Four executives of Afi Farma, which manufactured cough syrup contaminated with ethylene glycol that killed more than 200 Indonesian children, received two-year prison sentences and were fined the equivalent of $64,000.
Law enforcement in China dismantled a ring selling fake traditional medicine across 20 Chinese provinces. They shut down 18 fake drug factories and warehouses and seized more than 500,000 boxes of finished and semi-finished medicine.
A Florida woman who sold illegally imported cosmetic injectables was sentenced. CBP in Ohio reported on seizures of pill presses and pill press parts.

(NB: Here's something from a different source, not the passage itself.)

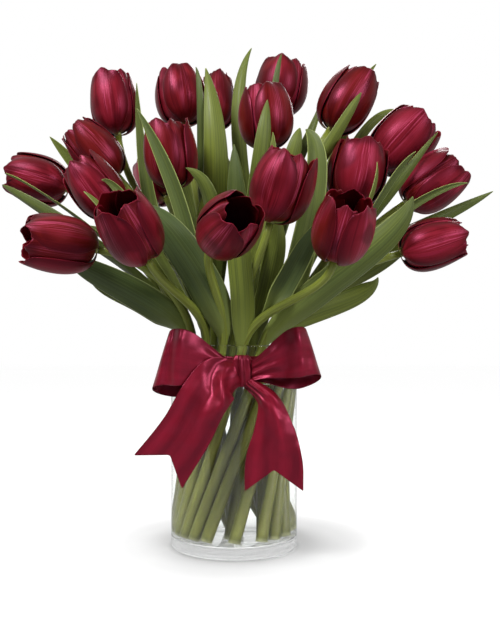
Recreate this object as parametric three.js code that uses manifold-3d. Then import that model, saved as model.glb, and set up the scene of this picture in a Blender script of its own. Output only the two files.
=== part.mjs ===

Marina Sievert of Dunedin, Florida received a two-year prison sentence and a $20,000 fine for illegally importing and distributing the Korean cosmetic injectables Innotox Medytox and Meditoxin, which contain botulinum toxin type A. Sievert falsely told customers of her business, Beauty Forever Florida, Inc., that the drugs were “FDA approved,” had “cleared customs,” and had “guaranteed authenticity.”
Arizona-based Centera Bioscience and its CEO, Paul Eftang pleaded guilty to the introduction of misbranded drugs into interstate commerce. Eftang sold unapproved pharmaceuticals, including tianeptine, adrafinil, phenibut, and racetams, on Nootropicsdepot.com and other online platforms to customers across the United States.
CBP at the Port of Cincinnati announced that it had intercepted 60 shipments that contained 22 pill presses and 257 pill press parts between January 1 and October 30, 2023.